Robert Martin Catt, 1846-1903
He was baptised at St Mary the Virgin, Orlestone on 30th March 1846. His parents were Sarah née Martin, and Robert, who worked as a carrier. In 1861 Robert Senior’s occupation was given as “Dealer shop keeper”, but in 1871 both father and son were listed as “Poulterer”.
It was probably the elder Robert Catt who appeared as the plaintiff in a couple of court cases reported on in the local press:
Joseph Cobb, lately a master wheel-wright, of Warehorne, appeared to answer a charge of stealing a mutton chop and a piece of suet, valued at 1s., from the van of Robert Catt, carrier, Ham-street. The prisoner, who in the first instance said he took the meat in a joke, now alleged that the meat produced in court was pork and not, mutton. This, however, was disproved, and he was committed for 21 days’ with hard labour.1
At the Dymchurch quarter sessions on Wednesday, Thomas Cobb, 16, was charged with stealing about a hundred of bloated herrings, the property of Mr. Robert Catt, of Hamstreet, Warehorne, on Nov. 27th. The prisoner it may be remembered, was convicted and sentenced to a month’s imprisonment for stealing an overcoat at Hamstreet in October last. As he had been grossly neglected by his parents a great deal of pity was felt for him, and Mr. Catt kindly employed him to sell herrings when he came out of prison. The lad rewarded this by embezzling 7s. he had received for herrings entrusted to him by Mr. Catt to sell, and afterwards getting into the herring hang and taking the herrings he was charged with stealing. He pleaded guilty, and the Recorder sentenced him to four months’ hard labour.2
The younger Robert married Emily Ann Wanstall at Orlestone on 21st May 1873, and by the time of the 1881 census they were living at Ham Street with two daughters and a son – plus two of Robert’s brothers, and Elizabeth and Henry Law who worked as domestic servants. Robert’s occupation was “Poultry merchant”. In 1891 and 1901 he was shown as “Farmer & poulterer”. In the latter year his sons Robert and Alfred were listed as “Poultry dealer” and “Farmer’s son” respectively.

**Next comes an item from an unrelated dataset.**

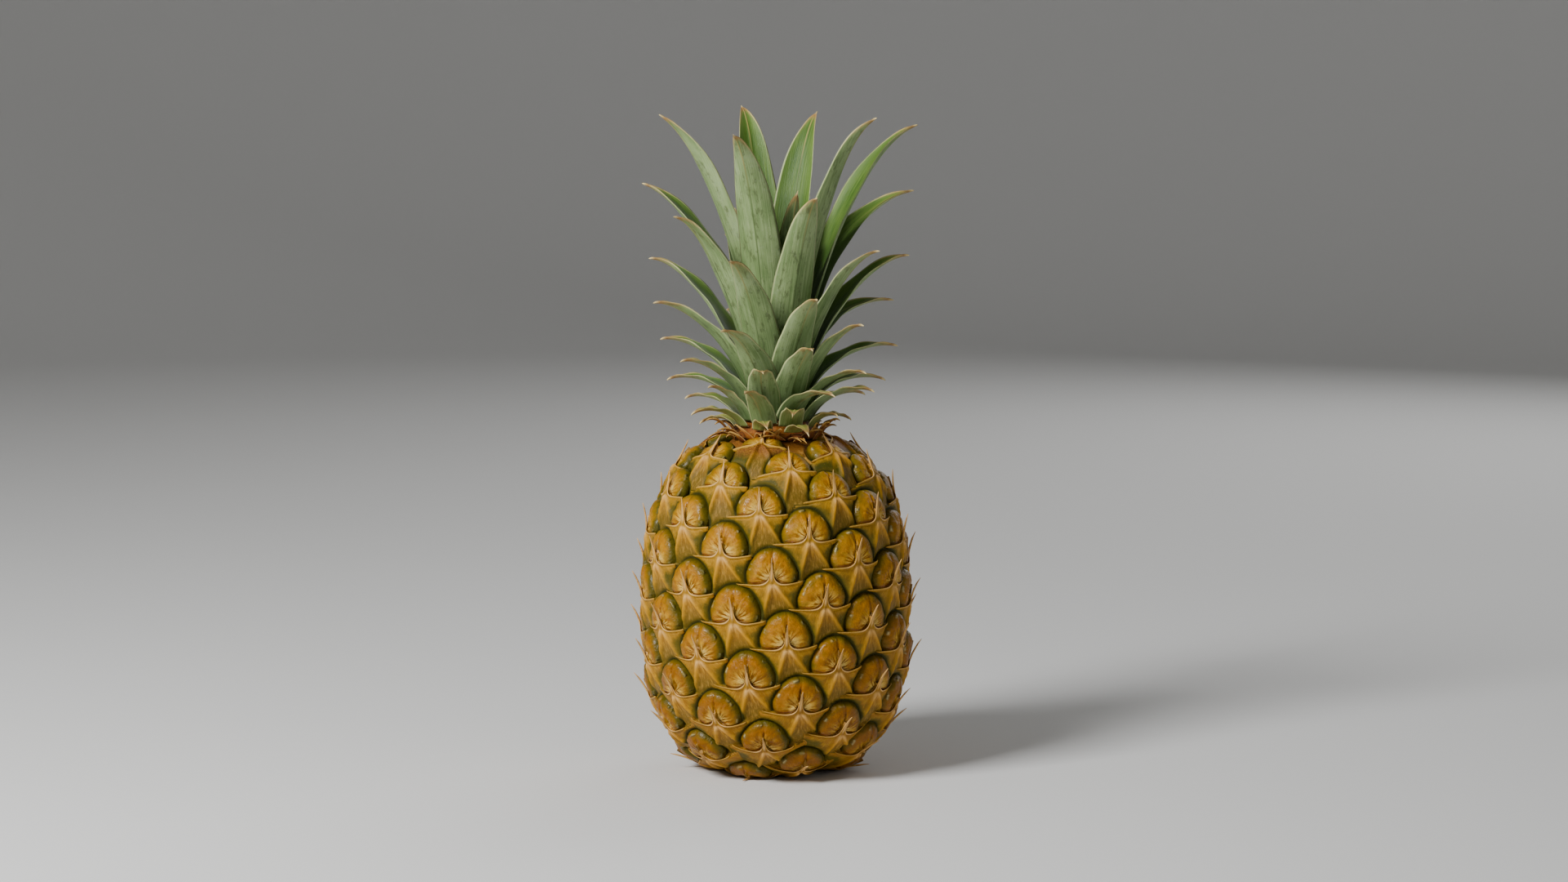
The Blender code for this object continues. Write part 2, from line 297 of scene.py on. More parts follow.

On at least two occasions Robert Catt was mentioned in local newspapers as a singer, both times in relation to concerts held at the Warehorne Board Schools: on 23rd November 1888 the Kent County Examiner and Ashford Chronicle listed “the Misses Catt”, Mr S. Catt and Mr R. Catt as vocalists at a recent concert; while the Kentish Express, 26th January 1889, carried a report where, among numerous other performers – including a Mr Bridger and a Mr Lonkhurst – Mr R. Catt sang “Four jolly smiths”.
Robert Catt died at the age of 56 and was buried at Orlestone on 8th July 1903.